Even moving to the orange traffic light, only vaccinated people would be able to attend the event.
Little said the organisers knew the conditions and it was their call whether to cancel it.
On ordinary members of the public starting to gather again, Little said if you were hosting a get-together and you trusted that the people were vaccinated, then that would be enough.
"If these are people you know - family members, close friends - you trust them when they tell you they've been vaccinated, you accept that then that's going to be acceptable."
Anyone else, you should be scanning their vaccine pass.
If there was an outbreak and it was traced back to your party then questions would be asked and there could be an infringement if you've breached that rule.
He said it "feels a bit weird", but it was about ensuring everybody was safe from infection.
When asked if people could hug at a bar on Friday when Auckland moved to the red traffic light, Little said people should use their judgment and if it was someone you had nor seen for a long time then it might be worth still keeping your distance and doing a "virtual hug".
"There are ways of showing affection to people who you like and haven't seen for a while that doesn't involve close contact.
"This thing is still around and there will be some people who will not want to be hugged, they just want to take care of themselves too and they just don't know where people have been."
Sharing a taxi with other people was okay if you were wearing masks and spaced.
Little said they needed to know more about the new Covid strain, Omicron, and the level of severity of illness it caused.
Response to new variant Omicron
New Zealand was not due to open its borders until mid-January to Kiwis in Australia, so they would just keep an eye on what's happening in the rest of the world for now.
The World Health Organisation's Dr Margaret Harris said they wanted to learn more about Omicron, where it was and to improve the testing and contact tracing, as there was not enough information to draw any conclusions about its severity yet.
Auckland will see more restrictions ease on Friday. Photo / Michael Craig
Some countries in Europe had stopped doing all the testing and tracing because for some reason there seemed to be a belief that this was somehow beaten, but they needed countries to keep doing it.
She told Three's AM Show it was exhausting and people had put in a lot of effort to try and prevent the spread and we had to keep on doing that.
Part of the research they are carrying out is whether or not people infected with this new strain had been vaccinated or not.
If we do not address the inequity of vaccines, this might be a dress rehearsal, she said.
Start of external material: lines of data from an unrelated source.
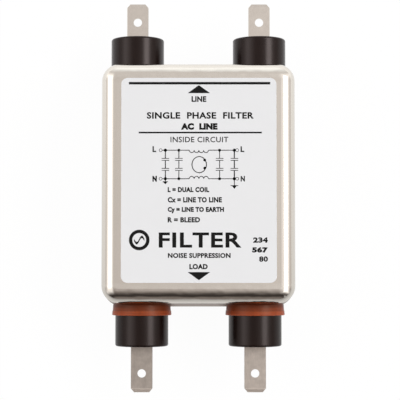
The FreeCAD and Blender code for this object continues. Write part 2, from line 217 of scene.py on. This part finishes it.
def surface(name, colour, roughness, metallic=0.0, tone=0.05, tone_size=6 * MM, uneven=0.04,
            grain_size=0.3 * MM, grain_stretch=(1, 1, 1), relief=0.004 * MM, sockets=None):
    """Material whose colour drifts by tone and roughness by uneven, with a fine grain in relief."""
    material = new_material(name)
    tree = material.node_tree
    place = coordinates(tree)
    drift = noise(tree, place, tone_size)
    grain = noise(tree, place, grain_size, grain_detail, grain_stretch)
    both = maths(tree, "MULTIPLY_ADD", drift, drift_share, maths(tree, "MULTIPLY", grain, grain_share))
    colours = {"A": scaled(colour, 1 - tone), "B": scaled(colour, 1 + tone)}
    mixed = add(tree, "ShaderNodeMix", {"Factor": spread(tree, both, 0.0, 1.0), **colours}, data_type="RGBA")
    bump = add(tree, "ShaderNodeBump", {"Height": grain, "Distance": relief, "Strength": 1.0})
    shader = add(tree, "ShaderNodeBsdfPrincipled", {
        "Base Color": mixed.outputs["Result"],
        "Metallic": metallic,
        "Normal": bump.outputs["Normal"],
        "Roughness": spread(tree, both, roughness - uneven, roughness + uneven),
        **(sockets or {}),
    })
    add(tree, "ShaderNodeOutputMaterial", {"Surface": shader.outputs[0]})
    return material


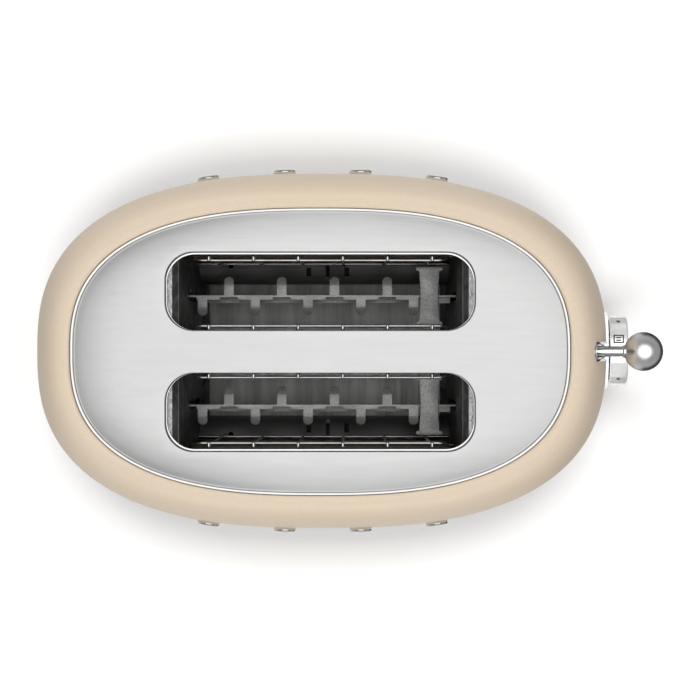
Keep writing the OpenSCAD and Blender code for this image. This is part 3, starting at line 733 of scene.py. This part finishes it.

As humanity as encroached on mother nature, it was clear the way we were interacting negatively with the rest of the biosphere was creating more and more opportunities for viruses to harm us, she said.
Meanwhile, Deputy Prime Minister Grant Robertson told Newstalk ZB that community sport will go ahead under the orange level if there is vaccine certificates.
As to how that would happen, that was up to the organisers. But the guidance says "as is practical".
It would be up to the organisers to check the vaccine passports, but it was accepted there could be a lot of people there and some may choose not to check everyone.
Asked about people being put off due to the seven days isolation, Robertson said they would keep reviewing the isolation.
The red level was like alert level 2 and orange was like pre-Covid but with mask wearing, he said.
Green was even better and people would be able to live their lives "a lot more normally".